In sum, our second recommendation is that you ask the Commission to authorize a broader staff investigation of the sources and predictors of uncollectibles, equitable treatment of all customers who generate uncollectibles, examination of best practices for a portfolio approach to securing against bad debt, and best practices for using risk factors in administration of deposit programs.
Our third concern, listed above, is that utilities are not exercising the discretion granted them under the Billing Rules to operate deposit programs that are equitable, just and cost-effective. Nothing in the Billing Rules requires DTE to seek deposits from everybody who qualifies, in the maximum allowed amount for the longest time permitted. If the Commission grants utilities discretion in how they implement the Rules, the Commission should make sure that the utilities use that discretion to optimize overall cost-effectiveness and equity. Failure to exercise that discretion is, itself, an abuse of discretion. To that end, we recommend that you ask the Commission either to instruct utilities to exercise the discretion they are granted, or to narrow or revoke that discretion by authorizing a process to develop more prescriptive deposit rules.

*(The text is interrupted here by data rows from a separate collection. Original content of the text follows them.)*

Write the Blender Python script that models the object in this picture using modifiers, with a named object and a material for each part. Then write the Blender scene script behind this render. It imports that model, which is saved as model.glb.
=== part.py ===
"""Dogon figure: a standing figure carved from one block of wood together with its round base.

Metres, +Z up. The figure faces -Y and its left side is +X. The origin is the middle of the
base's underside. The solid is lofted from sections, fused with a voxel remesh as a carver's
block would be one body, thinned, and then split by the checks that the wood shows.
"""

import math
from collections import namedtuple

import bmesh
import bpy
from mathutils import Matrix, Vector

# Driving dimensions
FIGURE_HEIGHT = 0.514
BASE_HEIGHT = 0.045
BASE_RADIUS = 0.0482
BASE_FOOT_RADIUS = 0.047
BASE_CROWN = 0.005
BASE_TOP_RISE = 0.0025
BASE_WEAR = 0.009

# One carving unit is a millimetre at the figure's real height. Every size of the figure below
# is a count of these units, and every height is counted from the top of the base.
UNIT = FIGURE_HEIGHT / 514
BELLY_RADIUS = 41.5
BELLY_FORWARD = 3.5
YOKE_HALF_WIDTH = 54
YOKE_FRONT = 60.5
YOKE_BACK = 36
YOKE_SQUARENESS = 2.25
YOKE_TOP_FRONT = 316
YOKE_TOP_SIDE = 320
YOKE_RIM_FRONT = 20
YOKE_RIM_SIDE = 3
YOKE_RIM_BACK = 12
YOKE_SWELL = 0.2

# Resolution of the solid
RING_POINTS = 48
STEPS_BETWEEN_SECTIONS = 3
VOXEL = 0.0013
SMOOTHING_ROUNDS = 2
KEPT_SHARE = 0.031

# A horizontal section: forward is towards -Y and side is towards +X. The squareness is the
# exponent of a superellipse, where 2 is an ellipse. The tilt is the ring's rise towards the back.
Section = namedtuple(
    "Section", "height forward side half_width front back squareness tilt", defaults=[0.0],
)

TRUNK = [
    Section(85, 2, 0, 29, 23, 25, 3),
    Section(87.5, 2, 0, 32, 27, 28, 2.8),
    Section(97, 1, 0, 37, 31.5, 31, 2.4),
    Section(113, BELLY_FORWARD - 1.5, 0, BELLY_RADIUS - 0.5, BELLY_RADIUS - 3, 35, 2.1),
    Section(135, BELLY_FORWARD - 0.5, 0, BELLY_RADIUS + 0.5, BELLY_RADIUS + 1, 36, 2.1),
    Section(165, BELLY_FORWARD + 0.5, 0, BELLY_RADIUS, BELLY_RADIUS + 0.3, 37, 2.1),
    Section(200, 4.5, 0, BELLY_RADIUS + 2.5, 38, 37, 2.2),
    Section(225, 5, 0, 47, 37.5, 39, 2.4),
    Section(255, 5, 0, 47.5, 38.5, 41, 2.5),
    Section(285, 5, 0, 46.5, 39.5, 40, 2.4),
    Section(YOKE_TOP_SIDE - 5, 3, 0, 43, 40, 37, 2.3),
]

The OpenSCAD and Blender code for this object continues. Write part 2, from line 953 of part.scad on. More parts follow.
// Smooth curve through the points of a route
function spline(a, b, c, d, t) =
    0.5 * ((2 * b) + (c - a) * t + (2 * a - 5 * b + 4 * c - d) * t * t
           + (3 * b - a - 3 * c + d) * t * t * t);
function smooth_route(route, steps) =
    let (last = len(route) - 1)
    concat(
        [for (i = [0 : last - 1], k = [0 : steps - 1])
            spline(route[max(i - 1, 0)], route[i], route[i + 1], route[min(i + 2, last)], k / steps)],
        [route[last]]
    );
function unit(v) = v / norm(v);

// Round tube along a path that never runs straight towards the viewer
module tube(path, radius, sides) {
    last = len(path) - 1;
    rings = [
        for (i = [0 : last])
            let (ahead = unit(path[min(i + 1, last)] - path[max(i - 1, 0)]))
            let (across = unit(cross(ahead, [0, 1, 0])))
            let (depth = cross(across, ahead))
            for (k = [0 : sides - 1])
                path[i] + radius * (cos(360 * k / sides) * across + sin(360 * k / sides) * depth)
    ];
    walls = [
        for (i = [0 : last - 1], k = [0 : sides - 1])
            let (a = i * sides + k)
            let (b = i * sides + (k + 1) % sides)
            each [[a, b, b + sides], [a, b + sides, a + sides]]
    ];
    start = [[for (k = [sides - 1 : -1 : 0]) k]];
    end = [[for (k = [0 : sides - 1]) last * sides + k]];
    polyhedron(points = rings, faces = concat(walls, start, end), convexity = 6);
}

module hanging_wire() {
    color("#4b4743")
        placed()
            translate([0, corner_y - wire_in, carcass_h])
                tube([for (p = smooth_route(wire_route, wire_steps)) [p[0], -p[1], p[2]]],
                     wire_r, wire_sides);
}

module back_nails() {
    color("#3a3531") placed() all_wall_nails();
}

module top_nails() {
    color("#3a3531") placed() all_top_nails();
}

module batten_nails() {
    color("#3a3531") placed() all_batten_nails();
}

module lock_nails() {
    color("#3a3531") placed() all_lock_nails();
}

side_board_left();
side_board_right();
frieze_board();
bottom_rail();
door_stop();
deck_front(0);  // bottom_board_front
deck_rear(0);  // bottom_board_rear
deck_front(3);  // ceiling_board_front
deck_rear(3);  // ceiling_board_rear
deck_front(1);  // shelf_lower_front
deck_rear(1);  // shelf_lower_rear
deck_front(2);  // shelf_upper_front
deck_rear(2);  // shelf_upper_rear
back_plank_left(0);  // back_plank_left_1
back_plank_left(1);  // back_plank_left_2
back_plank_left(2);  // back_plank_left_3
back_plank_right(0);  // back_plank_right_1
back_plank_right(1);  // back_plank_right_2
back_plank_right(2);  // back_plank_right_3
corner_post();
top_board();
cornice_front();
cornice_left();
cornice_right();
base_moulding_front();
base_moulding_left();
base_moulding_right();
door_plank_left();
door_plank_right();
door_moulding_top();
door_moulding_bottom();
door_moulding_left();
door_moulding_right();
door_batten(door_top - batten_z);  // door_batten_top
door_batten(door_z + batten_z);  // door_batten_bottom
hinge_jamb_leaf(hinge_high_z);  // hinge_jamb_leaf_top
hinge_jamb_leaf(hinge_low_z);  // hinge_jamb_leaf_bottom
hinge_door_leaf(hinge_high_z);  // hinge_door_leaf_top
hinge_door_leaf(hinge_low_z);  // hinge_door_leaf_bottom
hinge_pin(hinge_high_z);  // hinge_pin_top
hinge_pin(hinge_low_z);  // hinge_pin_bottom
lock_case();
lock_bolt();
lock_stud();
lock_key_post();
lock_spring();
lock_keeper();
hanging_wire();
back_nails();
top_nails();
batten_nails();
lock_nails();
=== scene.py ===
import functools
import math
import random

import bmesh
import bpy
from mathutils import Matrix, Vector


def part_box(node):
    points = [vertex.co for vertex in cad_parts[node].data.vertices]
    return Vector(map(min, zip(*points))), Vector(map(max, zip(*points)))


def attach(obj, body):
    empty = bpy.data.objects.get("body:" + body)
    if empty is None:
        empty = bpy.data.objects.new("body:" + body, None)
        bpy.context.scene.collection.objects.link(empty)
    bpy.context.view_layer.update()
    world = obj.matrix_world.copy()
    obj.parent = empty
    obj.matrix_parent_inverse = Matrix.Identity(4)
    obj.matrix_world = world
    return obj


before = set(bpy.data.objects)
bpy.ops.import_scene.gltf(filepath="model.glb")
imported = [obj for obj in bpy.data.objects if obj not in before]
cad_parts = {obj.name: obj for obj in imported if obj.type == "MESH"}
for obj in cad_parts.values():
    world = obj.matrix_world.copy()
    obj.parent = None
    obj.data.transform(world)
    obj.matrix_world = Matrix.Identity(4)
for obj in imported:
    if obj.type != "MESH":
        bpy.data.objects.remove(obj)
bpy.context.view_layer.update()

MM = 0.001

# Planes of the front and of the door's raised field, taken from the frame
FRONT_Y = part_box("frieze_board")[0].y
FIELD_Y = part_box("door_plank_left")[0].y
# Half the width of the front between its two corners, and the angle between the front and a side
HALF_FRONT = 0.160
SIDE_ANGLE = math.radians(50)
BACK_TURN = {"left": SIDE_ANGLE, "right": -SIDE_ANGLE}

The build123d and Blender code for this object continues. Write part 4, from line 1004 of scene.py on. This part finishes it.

Finally, building off the observations and recommendations above, we recommend that the Commission instruct staff to commence working group proceedings, informed by the data and analysis described above, to develop reporting or filing standards for deposit programs. Both may be appropriate, as reporting under Billing Rules can examine compliance with equity standards and inform policy making, while filing of standard information in rate cases can inform cost-recovery decisions.